PROBLEM DESCRIPTION:
Set down only the lines running from the one with "Model this object" to the one with "const SLEEVE_STEP = 13;", both lines included, exactly as they stand, please.
START
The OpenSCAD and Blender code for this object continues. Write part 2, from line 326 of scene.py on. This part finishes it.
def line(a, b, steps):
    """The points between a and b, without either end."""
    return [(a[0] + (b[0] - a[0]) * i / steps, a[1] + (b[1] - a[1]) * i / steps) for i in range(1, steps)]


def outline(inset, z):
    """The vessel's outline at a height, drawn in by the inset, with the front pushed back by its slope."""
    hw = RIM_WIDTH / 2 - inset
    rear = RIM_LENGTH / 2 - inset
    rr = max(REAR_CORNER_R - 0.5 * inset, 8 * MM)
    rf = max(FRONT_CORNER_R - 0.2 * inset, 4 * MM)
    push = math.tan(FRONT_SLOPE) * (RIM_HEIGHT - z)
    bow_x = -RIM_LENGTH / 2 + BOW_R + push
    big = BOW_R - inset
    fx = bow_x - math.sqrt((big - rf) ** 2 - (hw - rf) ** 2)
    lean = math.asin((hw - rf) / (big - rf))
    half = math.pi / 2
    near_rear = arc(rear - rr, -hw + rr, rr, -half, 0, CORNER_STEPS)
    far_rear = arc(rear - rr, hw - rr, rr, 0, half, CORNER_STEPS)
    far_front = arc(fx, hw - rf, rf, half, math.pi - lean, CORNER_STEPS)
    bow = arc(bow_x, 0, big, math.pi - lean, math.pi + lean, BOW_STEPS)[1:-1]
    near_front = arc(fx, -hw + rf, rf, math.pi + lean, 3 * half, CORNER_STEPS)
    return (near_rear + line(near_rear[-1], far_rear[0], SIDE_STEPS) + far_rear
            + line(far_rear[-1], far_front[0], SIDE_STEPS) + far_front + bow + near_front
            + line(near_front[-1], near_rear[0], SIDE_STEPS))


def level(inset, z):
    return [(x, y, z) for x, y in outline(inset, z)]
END
START
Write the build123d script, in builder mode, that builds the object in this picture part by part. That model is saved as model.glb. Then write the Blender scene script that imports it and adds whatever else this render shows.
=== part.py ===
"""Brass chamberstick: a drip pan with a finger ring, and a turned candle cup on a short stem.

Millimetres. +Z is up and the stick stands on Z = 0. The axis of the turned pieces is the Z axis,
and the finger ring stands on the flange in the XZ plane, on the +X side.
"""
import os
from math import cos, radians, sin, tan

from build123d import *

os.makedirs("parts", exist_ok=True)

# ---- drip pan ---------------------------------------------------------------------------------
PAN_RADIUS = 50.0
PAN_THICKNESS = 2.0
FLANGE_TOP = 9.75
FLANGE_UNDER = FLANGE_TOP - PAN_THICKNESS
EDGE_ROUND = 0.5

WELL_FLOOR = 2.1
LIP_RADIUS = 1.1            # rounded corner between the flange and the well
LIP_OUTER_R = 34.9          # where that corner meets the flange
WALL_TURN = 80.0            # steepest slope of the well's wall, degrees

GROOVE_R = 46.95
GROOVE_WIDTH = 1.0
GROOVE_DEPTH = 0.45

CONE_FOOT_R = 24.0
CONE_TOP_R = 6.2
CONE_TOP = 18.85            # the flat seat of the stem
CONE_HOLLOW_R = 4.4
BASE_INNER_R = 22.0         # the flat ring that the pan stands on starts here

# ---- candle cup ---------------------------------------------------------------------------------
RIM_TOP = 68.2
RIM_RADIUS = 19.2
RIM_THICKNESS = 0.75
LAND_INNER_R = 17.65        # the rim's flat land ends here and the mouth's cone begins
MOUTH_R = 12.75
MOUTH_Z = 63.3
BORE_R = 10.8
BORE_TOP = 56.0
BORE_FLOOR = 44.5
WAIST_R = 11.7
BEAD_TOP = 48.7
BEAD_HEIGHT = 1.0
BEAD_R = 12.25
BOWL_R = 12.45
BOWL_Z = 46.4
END
START
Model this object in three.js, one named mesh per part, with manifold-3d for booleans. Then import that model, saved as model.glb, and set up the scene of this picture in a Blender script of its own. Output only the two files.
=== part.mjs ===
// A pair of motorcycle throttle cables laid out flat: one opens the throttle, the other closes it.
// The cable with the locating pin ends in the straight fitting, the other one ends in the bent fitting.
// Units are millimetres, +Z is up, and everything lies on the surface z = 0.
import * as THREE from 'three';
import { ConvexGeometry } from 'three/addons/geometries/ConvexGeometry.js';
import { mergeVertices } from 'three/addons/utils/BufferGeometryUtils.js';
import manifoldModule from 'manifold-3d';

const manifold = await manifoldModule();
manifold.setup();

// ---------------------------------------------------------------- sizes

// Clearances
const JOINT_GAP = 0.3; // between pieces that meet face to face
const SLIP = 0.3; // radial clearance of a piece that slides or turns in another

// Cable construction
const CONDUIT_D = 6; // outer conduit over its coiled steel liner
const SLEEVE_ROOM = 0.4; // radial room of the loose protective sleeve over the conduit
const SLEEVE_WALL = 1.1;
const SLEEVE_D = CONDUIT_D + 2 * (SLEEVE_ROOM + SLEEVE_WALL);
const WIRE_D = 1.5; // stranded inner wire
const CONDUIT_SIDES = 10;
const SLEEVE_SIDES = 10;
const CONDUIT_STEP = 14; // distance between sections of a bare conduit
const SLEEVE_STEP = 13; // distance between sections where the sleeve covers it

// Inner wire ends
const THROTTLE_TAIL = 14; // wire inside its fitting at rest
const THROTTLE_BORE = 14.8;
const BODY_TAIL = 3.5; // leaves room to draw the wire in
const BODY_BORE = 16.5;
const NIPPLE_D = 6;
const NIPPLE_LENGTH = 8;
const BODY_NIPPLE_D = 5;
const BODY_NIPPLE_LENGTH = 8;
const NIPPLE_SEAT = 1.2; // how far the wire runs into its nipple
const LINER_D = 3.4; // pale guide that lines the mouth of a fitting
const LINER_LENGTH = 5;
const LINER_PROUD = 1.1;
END
EXERCISE RESULT:
Model this object in three.js, one named mesh per part, with manifold-3d for booleans. Then import that model, saved as model.glb, and set up the scene of this picture in a Blender script of its own. Output only the two files.
=== part.mjs ===
// A pair of motorcycle throttle cables laid out flat: one opens the throttle, the other closes it.
// The cable with the locating pin ends in the straight fitting, the other one ends in the bent fitting.
// Units are millimetres, +Z is up, and everything lies on the surface z = 0.
import * as THREE from 'three';
import { ConvexGeometry } from 'three/addons/geometries/ConvexGeometry.js';
import { mergeVertices } from 'three/addons/utils/BufferGeometryUtils.js';
import manifoldModule from 'manifold-3d';

const manifold = await manifoldModule();
manifold.setup();

// ---------------------------------------------------------------- sizes

// Clearances
const JOINT_GAP = 0.3; // between pieces that meet face to face
const SLIP = 0.3; // radial clearance of a piece that slides or turns in another

// Cable construction
const CONDUIT_D = 6; // outer conduit over its coiled steel liner
const SLEEVE_ROOM = 0.4; // radial room of the loose protective sleeve over the conduit
const SLEEVE_WALL = 1.1;
const SLEEVE_D = CONDUIT_D + 2 * (SLEEVE_ROOM + SLEEVE_WALL);
const WIRE_D = 1.5; // stranded inner wire
const CONDUIT_SIDES = 10;
const SLEEVE_SIDES = 10;
const CONDUIT_STEP = 14; // distance between sections of a bare conduit
const SLEEVE_STEP = 13; // distance between sections where the sleeve covers it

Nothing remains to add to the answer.